— INFORMATION PROVIDED —
╔══
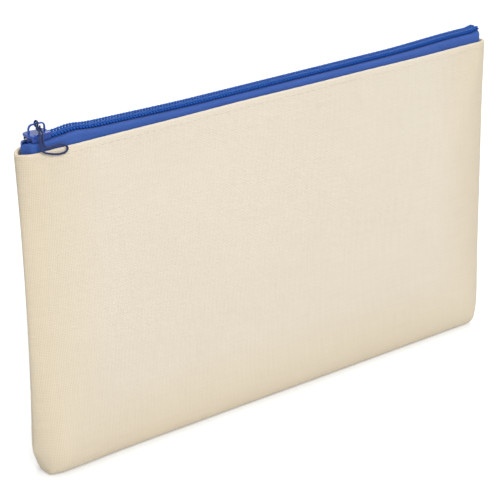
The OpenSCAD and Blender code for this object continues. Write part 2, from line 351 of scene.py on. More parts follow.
@dataclass(frozen=True)
class CanvasFinish(Finish):
    """Unbleached plain-woven cotton: yarns over and under each other, uneven, with a few husk flecks."""

    pitch: float = 0.00062
    pale: tuple = (0.850, 0.765, 0.632)
    shade: tuple = (0.735, 0.640, 0.500)
    fleck: tuple = (0.430, 0.300, 0.170)
    # painted seam shade: the tint multiplied into the cloth near its seams, darker and warmer
    seam_shade: tuple = (0.975, 0.935, 0.850)
    relief: float = 0.00013
    wander: float = 0.6
    crown: float = 0.7
    slub: float = 0.5
    fuzz: float = 0.25
    half_width: float = 0.110
    seam_reach: float = 0.030
    seam_blend: float = 0.012

    def yarn(self, g: Graph, across: Feed, along: Feed, offset: float) -> bpy.types.NodeSocket:
        """One set of yarns: the sine across each, times how far it is on top along it.

        Args:
            g: the material's nodes.
            across: place across the yarns, counted in yarns.
            along: place along them, counted in yarns of the other set.
            offset: 0 or 1, for the set that is on top at an even or an odd crossing.

        Returns:
            The rounded height of the yarns, side by side.
        """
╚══
— THE EXERCISE —
Repeat the material word for word, in full.

— RESPONSE FOR THIS EXERCISE —
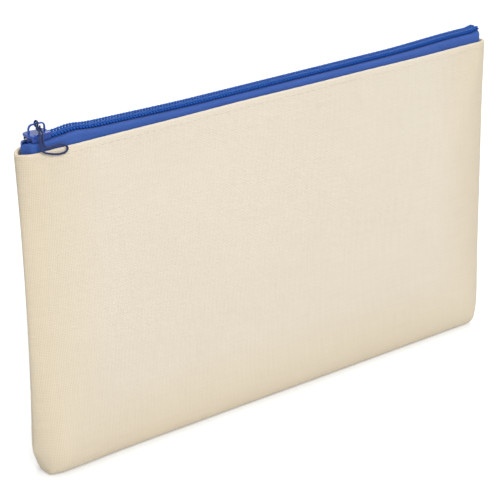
The OpenSCAD and Blender code for this object continues. Write part 2, from line 351 of scene.py on. More parts follow.
@dataclass(frozen=True)
class CanvasFinish(Finish):
    """Unbleached plain-woven cotton: yarns over and under each other, uneven, with a few husk flecks."""

    pitch: float = 0.00062
    pale: tuple = (0.850, 0.765, 0.632)
    shade: tuple = (0.735, 0.640, 0.500)
    fleck: tuple = (0.430, 0.300, 0.170)
    # painted seam shade: the tint multiplied into the cloth near its seams, darker and warmer
    seam_shade: tuple = (0.975, 0.935, 0.850)
    relief: float = 0.00013
    wander: float = 0.6
    crown: float = 0.7
    slub: float = 0.5
    fuzz: float = 0.25
    half_width: float = 0.110
    seam_reach: float = 0.030
    seam_blend: float = 0.012

    def yarn(self, g: Graph, across: Feed, along: Feed, offset: float) -> bpy.types.NodeSocket:
        """One set of yarns: the sine across each, times how far it is on top along it.

        Args:
            g: the material's nodes.
            across: place across the yarns, counted in yarns.
            along: place along them, counted in yarns of the other set.
            offset: 0 or 1, for the set that is on top at an even or an odd crossing.

        Returns:
            The rounded height of the yarns, side by side.
        """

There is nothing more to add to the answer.